Ben and I began to date when I was a senior in high school. That was a lovely time for me. I also entered some local contests that I won and that was a lot of fun. I was crowned Miss Tomco and I won first prize singing in the talent show at the Jersey Farm show in Lakewood. The next year I went off to college in Trenton and the farm was forever behind me. I missed a few things, the proximity to the ocean and my dog, but I didn’t miss the work that I had to do.
So, life on a farm was good and it wasn’t good. As much as I loved walking with my dog I also missed living in town where I could walk to a movie or a shop or a friend’s house. We also didn’t have much money to spend. A small chicken farm is not a place where you make a lot of money.
My mother was really a city person. When we lived in Brooklyn, she wore lovely clothes and had her hair done frequently and we ate out and went to shows in New York City. Obviously, that ended when we moved. I never heard Bess complain, but I know she missed her extended family very much. When I think back on it, all I recall her wearing was a pair of jeans while she worked all day.
Would I want to live on a farm?? No. I grew up and learned to entertain myself and I read a lot and I wrote a journal which I still have, but I still think I missed an important part of growing up.

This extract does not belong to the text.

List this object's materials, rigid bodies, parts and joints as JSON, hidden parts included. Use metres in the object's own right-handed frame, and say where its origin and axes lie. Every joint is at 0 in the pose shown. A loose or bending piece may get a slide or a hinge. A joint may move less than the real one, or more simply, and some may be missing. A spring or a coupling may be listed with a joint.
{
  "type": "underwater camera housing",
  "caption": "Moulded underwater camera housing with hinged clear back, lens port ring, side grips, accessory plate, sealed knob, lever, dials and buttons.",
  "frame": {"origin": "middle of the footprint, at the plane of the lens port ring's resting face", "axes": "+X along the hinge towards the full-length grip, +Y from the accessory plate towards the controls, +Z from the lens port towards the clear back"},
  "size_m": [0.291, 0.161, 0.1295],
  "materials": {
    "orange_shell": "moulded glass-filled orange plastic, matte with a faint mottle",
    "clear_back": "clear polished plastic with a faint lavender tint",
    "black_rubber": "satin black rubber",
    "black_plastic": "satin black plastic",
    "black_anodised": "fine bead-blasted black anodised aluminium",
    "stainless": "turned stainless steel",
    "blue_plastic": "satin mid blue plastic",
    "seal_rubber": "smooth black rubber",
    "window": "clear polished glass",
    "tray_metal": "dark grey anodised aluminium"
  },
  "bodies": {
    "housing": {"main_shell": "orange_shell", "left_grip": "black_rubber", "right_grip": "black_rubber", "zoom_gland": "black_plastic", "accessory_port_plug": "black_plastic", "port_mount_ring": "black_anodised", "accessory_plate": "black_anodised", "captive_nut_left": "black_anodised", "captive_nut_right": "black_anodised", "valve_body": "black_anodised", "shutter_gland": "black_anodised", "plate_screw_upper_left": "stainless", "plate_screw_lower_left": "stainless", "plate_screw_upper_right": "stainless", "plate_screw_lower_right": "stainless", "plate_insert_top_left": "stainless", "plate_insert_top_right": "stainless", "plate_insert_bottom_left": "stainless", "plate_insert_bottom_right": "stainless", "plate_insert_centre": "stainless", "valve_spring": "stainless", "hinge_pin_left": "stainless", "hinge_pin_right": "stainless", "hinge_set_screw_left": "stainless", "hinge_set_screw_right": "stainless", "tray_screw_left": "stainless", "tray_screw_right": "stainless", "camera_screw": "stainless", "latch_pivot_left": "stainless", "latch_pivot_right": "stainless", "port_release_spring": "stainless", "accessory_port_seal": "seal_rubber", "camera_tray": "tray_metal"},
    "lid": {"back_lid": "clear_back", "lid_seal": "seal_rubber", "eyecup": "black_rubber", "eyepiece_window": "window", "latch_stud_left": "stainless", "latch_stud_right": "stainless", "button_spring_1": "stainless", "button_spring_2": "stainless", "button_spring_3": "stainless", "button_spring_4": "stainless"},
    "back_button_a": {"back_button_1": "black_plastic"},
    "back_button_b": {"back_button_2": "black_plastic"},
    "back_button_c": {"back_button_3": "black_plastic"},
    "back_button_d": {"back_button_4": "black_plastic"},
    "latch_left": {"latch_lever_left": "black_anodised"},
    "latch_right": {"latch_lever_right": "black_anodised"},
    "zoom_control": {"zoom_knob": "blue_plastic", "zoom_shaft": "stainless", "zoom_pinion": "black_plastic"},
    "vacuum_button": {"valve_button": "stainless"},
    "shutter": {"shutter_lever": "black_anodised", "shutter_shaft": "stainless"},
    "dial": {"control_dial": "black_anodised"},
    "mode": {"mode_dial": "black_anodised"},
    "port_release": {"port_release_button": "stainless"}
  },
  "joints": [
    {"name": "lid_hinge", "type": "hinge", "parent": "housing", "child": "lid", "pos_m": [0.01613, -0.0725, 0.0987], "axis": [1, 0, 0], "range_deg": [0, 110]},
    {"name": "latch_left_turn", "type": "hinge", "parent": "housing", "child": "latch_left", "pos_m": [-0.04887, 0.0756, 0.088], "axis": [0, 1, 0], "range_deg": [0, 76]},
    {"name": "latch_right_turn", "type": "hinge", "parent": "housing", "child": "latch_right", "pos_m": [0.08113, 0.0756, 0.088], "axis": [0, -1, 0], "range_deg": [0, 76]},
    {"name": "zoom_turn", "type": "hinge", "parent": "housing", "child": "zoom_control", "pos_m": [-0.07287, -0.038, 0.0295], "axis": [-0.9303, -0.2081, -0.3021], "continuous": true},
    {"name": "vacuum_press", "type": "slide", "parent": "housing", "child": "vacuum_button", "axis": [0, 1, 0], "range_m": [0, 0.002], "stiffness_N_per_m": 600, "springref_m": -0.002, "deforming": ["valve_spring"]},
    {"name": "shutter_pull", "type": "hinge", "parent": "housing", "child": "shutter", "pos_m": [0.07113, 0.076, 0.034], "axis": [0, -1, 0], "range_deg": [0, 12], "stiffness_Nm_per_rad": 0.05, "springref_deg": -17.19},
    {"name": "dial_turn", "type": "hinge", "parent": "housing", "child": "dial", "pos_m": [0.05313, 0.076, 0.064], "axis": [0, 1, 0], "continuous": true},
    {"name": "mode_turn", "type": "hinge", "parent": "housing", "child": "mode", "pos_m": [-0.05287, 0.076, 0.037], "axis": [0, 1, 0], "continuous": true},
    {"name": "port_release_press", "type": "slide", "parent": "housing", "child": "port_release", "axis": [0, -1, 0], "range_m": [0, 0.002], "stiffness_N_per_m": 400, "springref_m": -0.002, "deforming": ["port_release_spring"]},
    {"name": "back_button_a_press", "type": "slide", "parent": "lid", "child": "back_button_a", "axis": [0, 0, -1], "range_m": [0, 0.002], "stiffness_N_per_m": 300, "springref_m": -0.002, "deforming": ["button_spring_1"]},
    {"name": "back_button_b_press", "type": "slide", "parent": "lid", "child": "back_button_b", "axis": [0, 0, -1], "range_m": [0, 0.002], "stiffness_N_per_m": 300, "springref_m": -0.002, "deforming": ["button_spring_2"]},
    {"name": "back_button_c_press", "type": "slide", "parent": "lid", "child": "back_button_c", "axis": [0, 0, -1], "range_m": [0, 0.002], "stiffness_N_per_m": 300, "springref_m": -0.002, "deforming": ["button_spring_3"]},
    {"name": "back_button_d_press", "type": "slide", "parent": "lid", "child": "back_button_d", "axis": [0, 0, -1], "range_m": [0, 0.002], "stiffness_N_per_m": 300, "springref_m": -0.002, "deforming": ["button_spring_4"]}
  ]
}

I did learn to be independent, however, as I had to depend mostly on myself for entertainment.
I sometimes miss the simple life we had and the sound of the roosters crowing in the early morning. However, I don’t miss it enough that I would recommend it to my children. And I found out recently that Max told a cousin of ours that moving to the chicken farm was the worst decision that he ever made.
- editor’s note: The Parkway referred to is the Garden State Parkway. It opened in Toms River in July, 1955.